When Mr. Barua chose a college major in Bangladesh, he thought carefully about what he should study and decided on the IT field, as it seemed the best field for future jobs. In his fourth year of school, he was selected to join an exchange program, and had the opportunity to visit Tokyo and Nagasaki. It was this experience that drew him to seek employment in Japan.
That exchange program is called JENESYS 2.0 (Japan-East Asia Network of Exchange for Students and Youths). This program arranges tours and homestay exchanges in Japan with a great number of countries throughout Asia.
On a two-week trip, Mr. Barua visited various Japanese companies and schools, and experienced first-hand “the differences between developing countries and developed countries.” He decided then that he wanted to spend more time learning how the Japanese had developed their country, and especially, how they manage everything so smoothly.
After returning to his home country, Mr. Barua started a one-year internship with a software company, but soon realized there just were not enough opportunities in Bangladesh, especially for someone with IT skills. The choice was simple this time; Japan is a top country in the IT sector. He enrolled in six months of Japanese language lessons, and then made the journey to Tokyo.
I asked if he had any troubles with language barriers. “When I switched from the Japanese school to a working environment, I faced lots of problems, actually.” His coworkers were very helpful, though, in getting him settled in the office.
As for languages, he actually speaks four: Bengali, Hindi, English, and Japanese, though he’s still not completely satisfied with his Japanese level. On his work team are two Japanese, one Swede, and himself, so team meetings are bilingual as much as possible. In the future, he is planning to continue studying Japanese in order to get official language certification.
Although he worked for only a year in Bangladesh, Mr. Barua noticed definite differences between the two work cultures. “Teamwork is very different between Bangladesh and Japan because in Japan, when you work with a team, anything they want to do, they want the opinions of all the teammates. Bangladesh, not so much.” An additional difference is manners between teammates. Japan seems to have a higher level of manners, unfailingly kind and polite. It’s more formal than in Bangladesh.
However, he finds that Japanese coworkers don’t really express their personalities, at least to him. “From my point of view, in Japan, I feel there is something, like a wall, between a foreigner and a Japanese.” They often talk about work topics at work, not personal matters. This is not to say they are not friendly, just more reserved than his coworkers at home.
He continues to be impressed with Japanese people’s kindness and willingness to teach. He says that at work when he makes mistakes, people will always take the blame for it themselves— “It’s not your mistake, it’s our mistake, because we did not teach you well enough.” He also finds Japanese people to be very humble, even those in high positions. People tend not to brag or show off; they always seem very normal and down-to-earth.
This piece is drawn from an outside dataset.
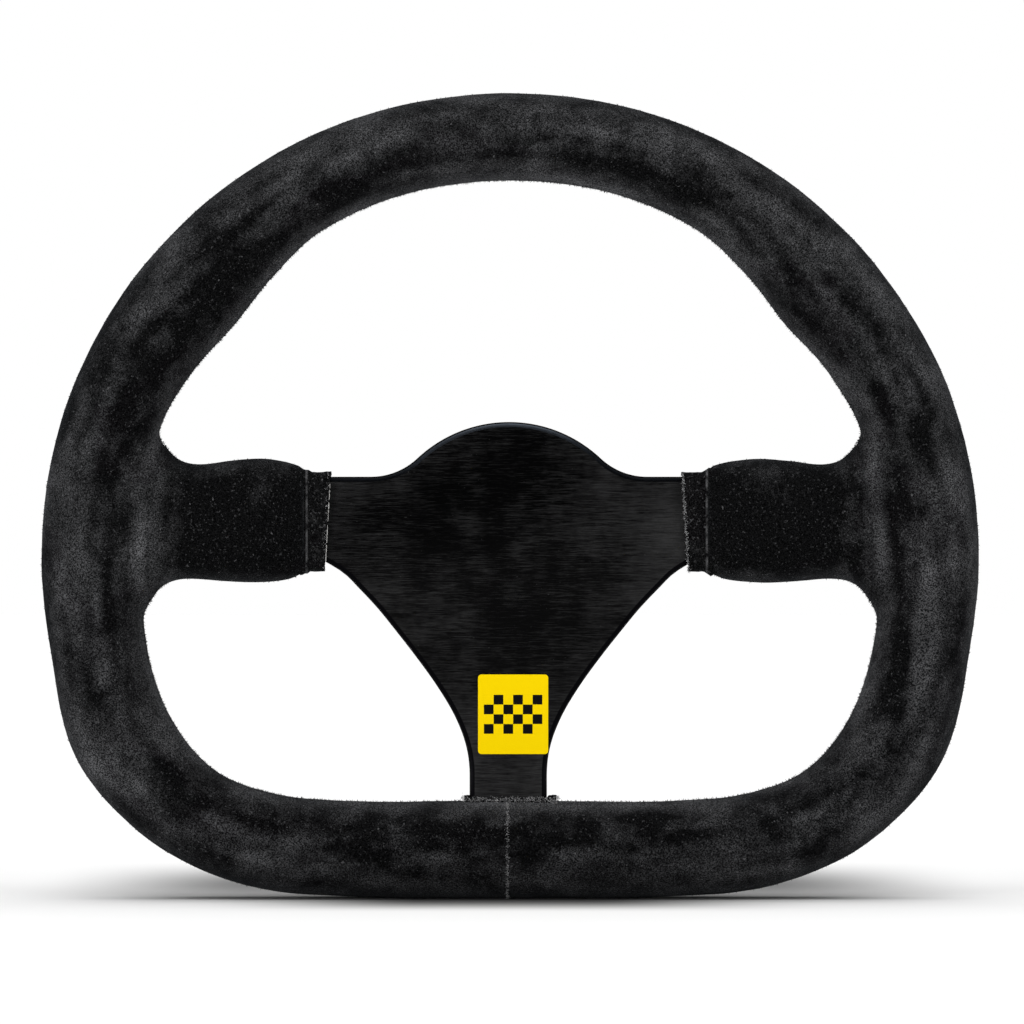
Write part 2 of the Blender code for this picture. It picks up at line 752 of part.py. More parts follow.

Outside of work, Mr. Barua loves to go hiking in the mountains, including one trip to the top of Mt. Fuji. He’s also been climbing in Hokkaido and Ibaraki, and loves traveling when he has the chance. He is very interested to visit Osaka and meet the locals, whom he has heard, are even kinder than Tokyo people! He is also especially looking forward to hearing Osaka-ben (the local dialect).
I asked Mr. Barua about his future plans. He is trying to grow his skills as an engineer and as an entrepreneur, “This is the time for building up myself.” His ultimate aim is to open a company in Bangladesh to teach and share how Japanese people work, and what the differences between the cultures are.
How can Bangladesh emulate Japan’s success in the IT sector and a multitude of other businesses? Working procedures, technology — long term, he wants to bring all of that back to Bangladesh, and build a “bridge” to foster future successful collaborations between the two countries. However, that is all a bit further into the future. For right now he’s gathering knowledge and experience.
In a Japanese work environment, Mr. Barua said, they teach everything step by step: working procedures, work culture, and how to do actually do a project. He thinks this kind of environment would be a helpful education for anyone from anywhere. There’s always room to learn, no matter what country you are from.